Croatia's conservative opposition has narrowly won the country's first general election since it joined the EU in 2013. They now face the challenge of negotiating with smaller parties to form a coalition government.

https://p.dw.com/p/1H21v
Tomislav Karamarko
Image: picture-alliance/landov

The state electoral commission said Monday that the conservative Croatian Democratic Union (HDZ) had won 59 seats in the 151-seat parliament.

Prime Minister Zoran Milanovic's center-left Social Democrats took 56 seats.

"We won the parliamentary elections... The victory brought us responsibility to lead our country, which is in a difficult situation," HDZ leader Tomislav Karamarko (pictured above) told cheering supporters. "Whoever wants to fight with us for the quality of life in Croatia is welcome."

The preliminary result means both blocs have failed to win an outright majority. The forming of the new government will now depend on several small parties that entered parliament.

Hung parliament

The kingmaker could be the third-placed party, Most ("Bridge" in Croatian), with 19 seats.

Prime Minister Milanovic called on the party, which was founded just three years ago, to start talks on a new coalition.

"Croatia has decided for a change," Milanovic said. "We cannot do it alone."

Most leader Bozo Petrov said during the campaign that his party would not enter into an alliance. However, he also said Most would only support a future government if it took steps to improve the business environment, and reform the judiciary and public administration.
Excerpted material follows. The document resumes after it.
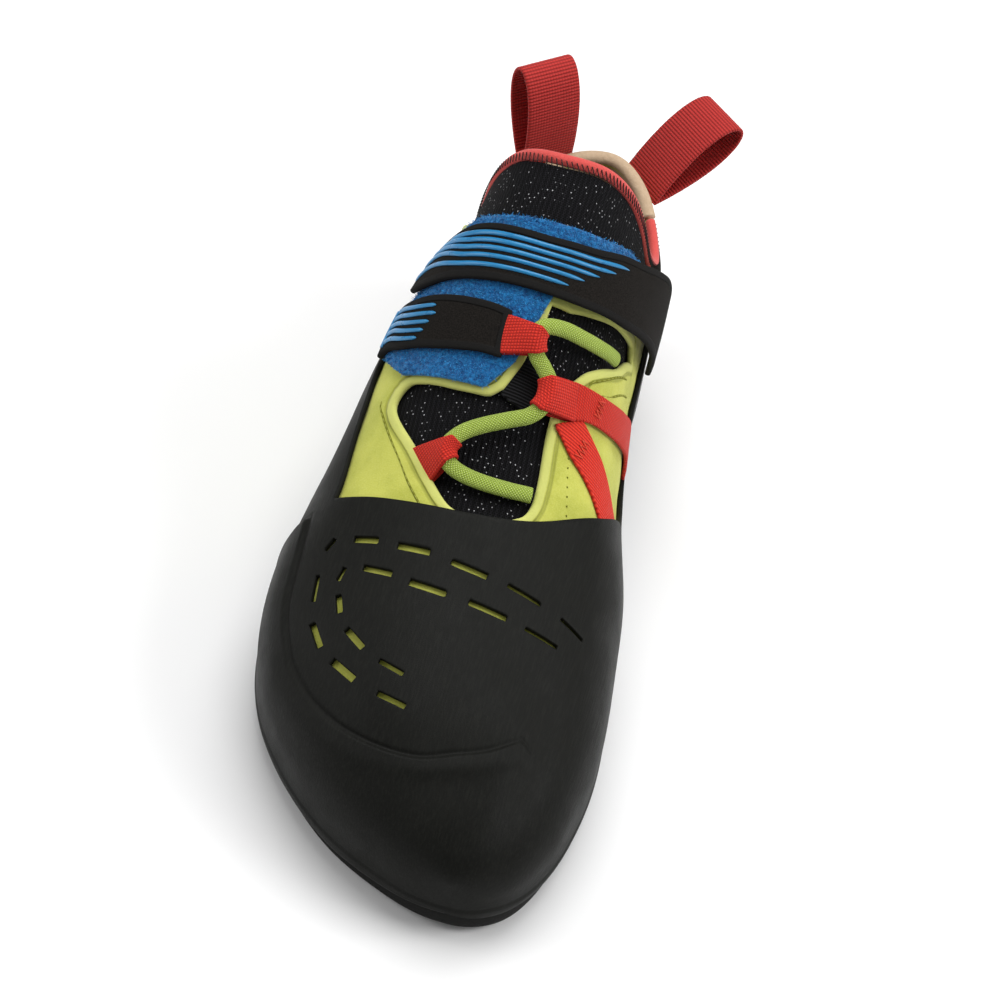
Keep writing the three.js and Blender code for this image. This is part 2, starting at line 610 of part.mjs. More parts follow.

"For each of those reforms we would set deadlines and if deadlines were not met, we would demand a parliamentary no-confidence vote," he told national broadcaster HRT. "We know that, as things stand now, we control the majority in the parliament."

Challenges ahead

Whatever its makeup, the new government will have its work cut out for it. Sunday marked the Balkan country's first parliamentary election since joining the European Union in 2013. It is currently emerging from six years of recession and remains one of the EU's poorest performing economies.

The country of 4.2 million is also grappling with a migrant crisis, which has seen 330,000 people crossing its borders on their way to northern Europe.

The nationalist HDZ, which steered Croatia to independence from Yugoslavia in 1991, has accused Milanovic's government of being too soft on migrants. They've pledged to take tough measures like erecting fences and deploying the army to manage the flow.